Which beaches are best for young children?

Inverness Beach and Port Hood Beach are the top picks for families with young kids: warm water, gradual entry, and lifeguards at Inverness during peak summer. The freshwater pond at Ingonish Beach is also excellent for small children — calm, warm, and protected. Avoid exposed Atlantic beaches like Point Michaud and Meat Cove for young swimmers.

Are dogs allowed on Cape Breton beaches?

Rules vary. Provincial park beaches like West Mabou generally permit leashed dogs outside designated swim areas. National Park beaches (Ingonish, Black Brook) require dogs to be leashed at all times and restrict access in some zones — check the Parks Canada site before you go. Meat Cove and Point Michaud, being less regulated, are more dog-friendly in practice.

Which beaches require a fee to enter?

Ingonish Beach and Black Brook Beach are within Cape Breton Highlands National Park and require a Parks Canada day-use pass. A single-day adult pass is around $10 CAD; an annual Parks Canada Discovery Pass covers all national parks and pays for itself quickly if you're spending more than two days in the park. All other beaches on this list are free to access.

Are there surfing beaches on Cape Breton?

Point Michaud is the most consistent option — a long Atlantic beach with reliable shore break, particularly after northeast storms.

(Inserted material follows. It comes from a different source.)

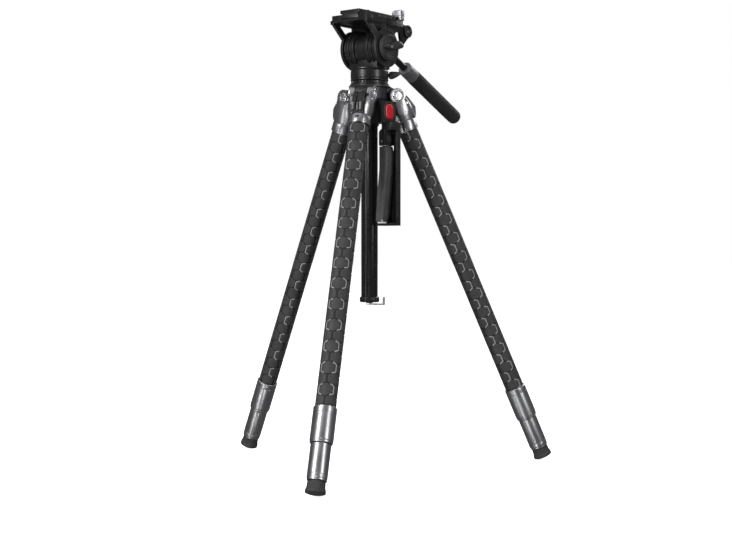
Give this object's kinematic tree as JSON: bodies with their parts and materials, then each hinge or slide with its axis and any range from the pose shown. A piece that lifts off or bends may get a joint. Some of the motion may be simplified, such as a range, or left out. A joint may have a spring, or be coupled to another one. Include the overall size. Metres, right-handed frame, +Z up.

Inverness can get rideable surf when the wind is right, and a small surf school operates there in summer. Cape Breton is not a surf destination in the way Nova Scotia's South Shore is, but Point Michaud in particular rewards surfers willing to travel for an uncrowded wave.

How accessible are the remote beaches like Meat Cove?

Meat Cove requires roughly 15 km of gravel road from Cape North — manageable in a regular car if driven carefully, but hard on low-clearance vehicles and not recommended for large RVs. Salmon River Beach, on the same road, is a shorter drive in. Both are seasonal; the road can deteriorate early in the season after a hard winter. Check local conditions before heading out.